The Farne Islands are near and dear to my heart. From the time I first saw them featured on the PBS show Nature when I was in high school, I had a dream to one day visit and see puffins for myself. That dream became a reality ten years later when my family came to reside in Suffolk, England, for five years. I implored my parents that we travel to the Farne Islands, still clinging to my dream.
We finally journeyed to Seahouses, walked around the very harbor where boats depart daily for the islands, and took a tour through Billy Shiel’s Boat Trips. The sky was cloudy and gray that day, the wind cold, and the water a bit choppy, but our 3-hour boat ride yielded sightings of all the birds I’d heard about in that documentary: puffins, kittiwakes, shags, fulmars, cormorants, Arctic terns, and other varieties of gorgeous seabirds.
From what I can remember, it was fall. We did see puffins, though they weren’t as numerous as they could have been. But the ones I saw….Oh! My heart was fluttering with utter joy! And we also got to see grey seals, piling themselves onto large rock slabs, or poking their heads out of the water to watch us pass by. What a delight!
Our tour allowed for a stop and leisurely walk on Staple Island. The Arctic terns did not disappoint. Like the Alfred Hitchcock movie The Birds, they dove at our heads. We ran down the paths past them as they screeched at us, waving our arms above our heads to ward off an attack. Up ahead of me on the path, a bald man with an uncovered head had a gash in his head with blood trickling down.
Were we scared? No way. We were thrilled! It was an unforgettable experience and one that I am so thankful to have had.

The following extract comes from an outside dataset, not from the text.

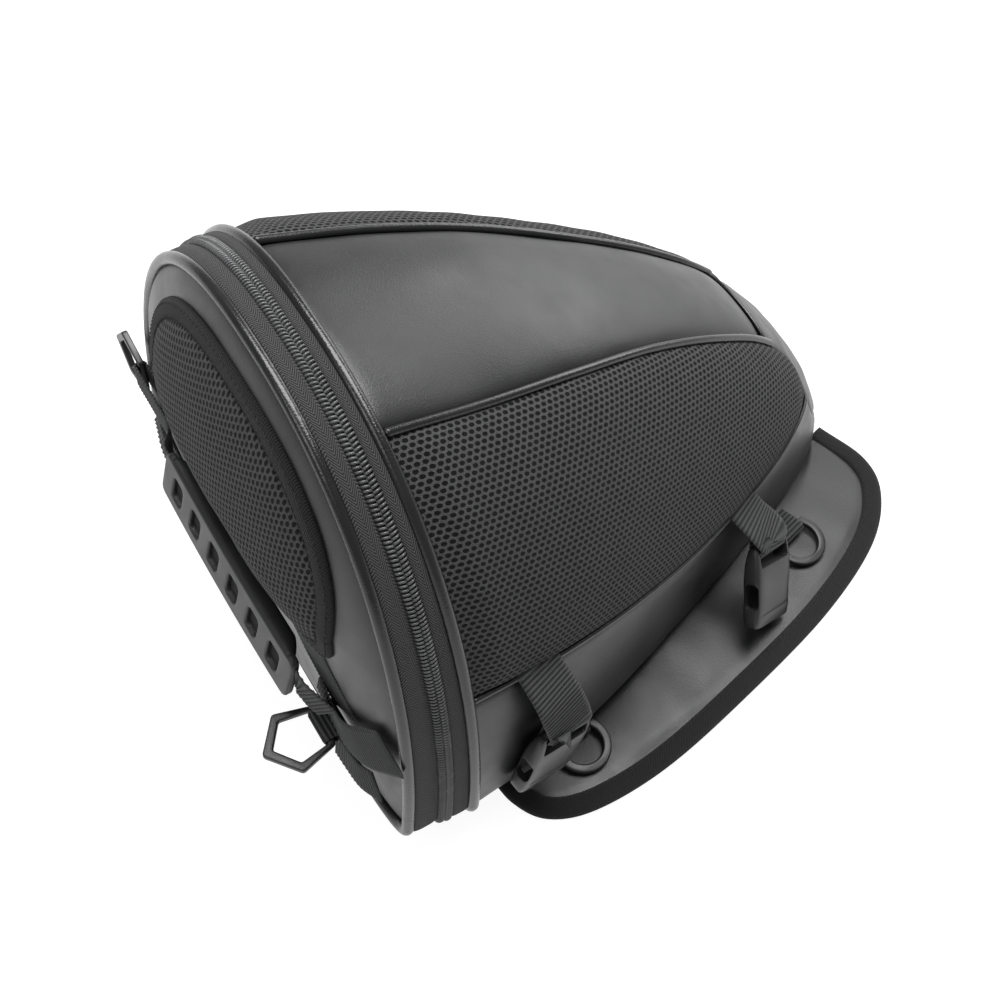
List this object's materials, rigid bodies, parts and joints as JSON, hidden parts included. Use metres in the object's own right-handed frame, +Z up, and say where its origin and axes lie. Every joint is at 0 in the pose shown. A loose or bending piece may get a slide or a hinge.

The Farne Islands offer an unparalleled experience for wildlife enthusiasts. These remote, awe-inspiring islets are the perfect destination to witness the majesty of North Atlantic seabirds in their natural environment or catch a view of lovable grey seals sunbathing on the ancient igneous rocks. If you are passionate about seabirds and wildlife, you may want to put a visit to the Farne Islands on your bucket list.